[WHAT THE TASK ASKS] Return the lines exactly as they stand, from the first of the material through the line containing "return np.minimum(hollow, relief)".

— begin —

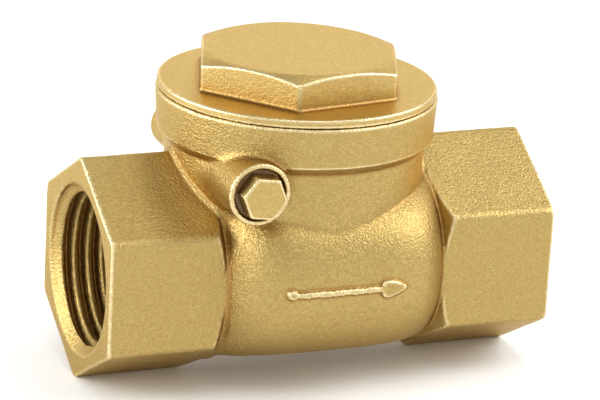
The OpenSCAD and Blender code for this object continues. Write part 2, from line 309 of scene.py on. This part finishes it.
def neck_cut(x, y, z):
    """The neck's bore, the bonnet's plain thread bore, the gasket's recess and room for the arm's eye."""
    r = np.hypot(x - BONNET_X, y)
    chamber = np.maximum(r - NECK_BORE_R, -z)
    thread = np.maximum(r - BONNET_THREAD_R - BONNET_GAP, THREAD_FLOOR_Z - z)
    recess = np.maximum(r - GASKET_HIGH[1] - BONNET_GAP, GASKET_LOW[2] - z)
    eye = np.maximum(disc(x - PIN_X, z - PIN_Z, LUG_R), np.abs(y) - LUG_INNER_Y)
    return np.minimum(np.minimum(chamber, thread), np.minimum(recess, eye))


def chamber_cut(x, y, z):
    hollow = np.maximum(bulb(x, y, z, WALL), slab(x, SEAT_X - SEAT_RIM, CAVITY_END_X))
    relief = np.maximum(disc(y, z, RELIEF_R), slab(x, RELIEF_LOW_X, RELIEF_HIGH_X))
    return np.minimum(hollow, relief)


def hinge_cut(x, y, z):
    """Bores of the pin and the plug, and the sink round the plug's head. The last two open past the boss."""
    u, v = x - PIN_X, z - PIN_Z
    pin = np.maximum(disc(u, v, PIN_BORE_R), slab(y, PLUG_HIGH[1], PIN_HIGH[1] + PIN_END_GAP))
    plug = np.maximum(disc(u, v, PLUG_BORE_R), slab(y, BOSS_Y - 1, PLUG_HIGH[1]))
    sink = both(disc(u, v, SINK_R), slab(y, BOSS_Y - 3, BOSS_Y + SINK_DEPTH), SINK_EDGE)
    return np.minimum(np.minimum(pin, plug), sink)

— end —

[TASK RESPONSE]
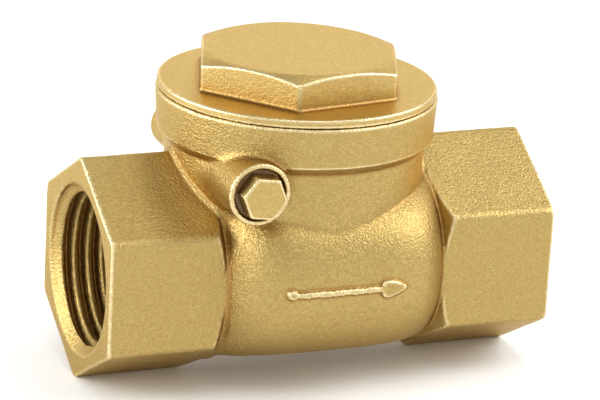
The OpenSCAD and Blender code for this object continues. Write part 2, from line 309 of scene.py on. This part finishes it.
def neck_cut(x, y, z):
    """The neck's bore, the bonnet's plain thread bore, the gasket's recess and room for the arm's eye."""
    r = np.hypot(x - BONNET_X, y)
    chamber = np.maximum(r - NECK_BORE_R, -z)
    thread = np.maximum(r - BONNET_THREAD_R - BONNET_GAP, THREAD_FLOOR_Z - z)
    recess = np.maximum(r - GASKET_HIGH[1] - BONNET_GAP, GASKET_LOW[2] - z)
    eye = np.maximum(disc(x - PIN_X, z - PIN_Z, LUG_R), np.abs(y) - LUG_INNER_Y)
    return np.minimum(np.minimum(chamber, thread), np.minimum(recess, eye))


def chamber_cut(x, y, z):
    hollow = np.maximum(bulb(x, y, z, WALL), slab(x, SEAT_X - SEAT_RIM, CAVITY_END_X))
    relief = np.maximum(disc(y, z, RELIEF_R), slab(x, RELIEF_LOW_X, RELIEF_HIGH_X))
    return np.minimum(hollow, relief)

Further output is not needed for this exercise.